Whether Pitney Bowes became a partner in Historic Boardwalk Hall, LLC?
Whether NJSEA transferred the benefits and burdens of ownership of the East Hall to Historic Boardwalk Hall, LLC?
Whether the section 6662 accuracy-related penalties apply?
Rule(s) of Law
The economic substance doctrine requires that a transaction have both objective economic substance and subjective business motivation. See IRS v. CM Holdings, Inc. , 301 F. 3d 96, 102 (3d Cir. 2002). The Tax Court must consider whether the partnership is bona fide and whether the tax benefits are consistent with the intent of subchapter K of the Internal Revenue Code. See Sec. 1. 701-2, Income Tax Regs. The determination of partnership items, including whether a partnership is a sham and whether a partner’s interest is genuine, is made at the partnership level under the Tax Equity and Fiscal Responsibility Act (TEFRA). See Sec. 6226(f).
Holding
The Tax Court held that Historic Boardwalk Hall, LLC, was not a sham partnership and did not lack economic substance.
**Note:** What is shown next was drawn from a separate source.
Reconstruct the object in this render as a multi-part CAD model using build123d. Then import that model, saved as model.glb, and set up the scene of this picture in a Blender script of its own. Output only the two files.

The court found that PB became a partner in the partnership, and NJSEA transferred the benefits and burdens of ownership of the East Hall to Historic Boardwalk Hall, LLC. The section 6662 accuracy-related penalties were not applicable.
Reasoning
The Tax Court analyzed the economic substance of the transaction by considering both the objective economic substance and the subjective business motivation. The court found that the partnership had objective economic substance because it affected the net economic positions of both NJSEA and PB. The rehabilitation of the East Hall was successful, and PB’s investment facilitated the project, which would have been more costly to the state without PB’s participation. The court rejected the Commissioner’s argument to ignore the rehabilitation tax credits in evaluating economic substance, noting that Congress intended such credits to spur private investment in historic rehabilitations. The court also found that PB had a meaningful stake in the partnership, as it faced risks related to the rehabilitation’s completion and potential environmental hazards. The court determined that the partnership’s structure and operations were consistent with the intent of subchapter K, as exemplified by Sec. 1. 701-2(d), Example (6), Income Tax Regs. , which allows for partnerships to facilitate the transfer of tax benefits. The court concluded that the partnership was valid, and the tax benefits were appropriately allocated to PB.
Disposition
The Tax Court entered an appropriate decision upholding the partnership’s tax treatment and denying the Commissioner’s adjustments and penalties.
Significance/Impact
This case reaffirms the legitimacy of using partnerships to facilitate private investment in public historic rehabilitations, supported by tax incentives like the section 47 rehabilitation credit. It clarifies that such transactions can have economic substance even if primarily motivated by tax benefits, as long as they achieve the legislative intent of encouraging investment in otherwise unprofitable projects. The decision impacts how partnerships are structured for similar projects and how the economic substance doctrine is applied in the context of tax credits. It also underscores the importance of considering the legislative purpose behind tax incentives when evaluating the economic substance of transactions.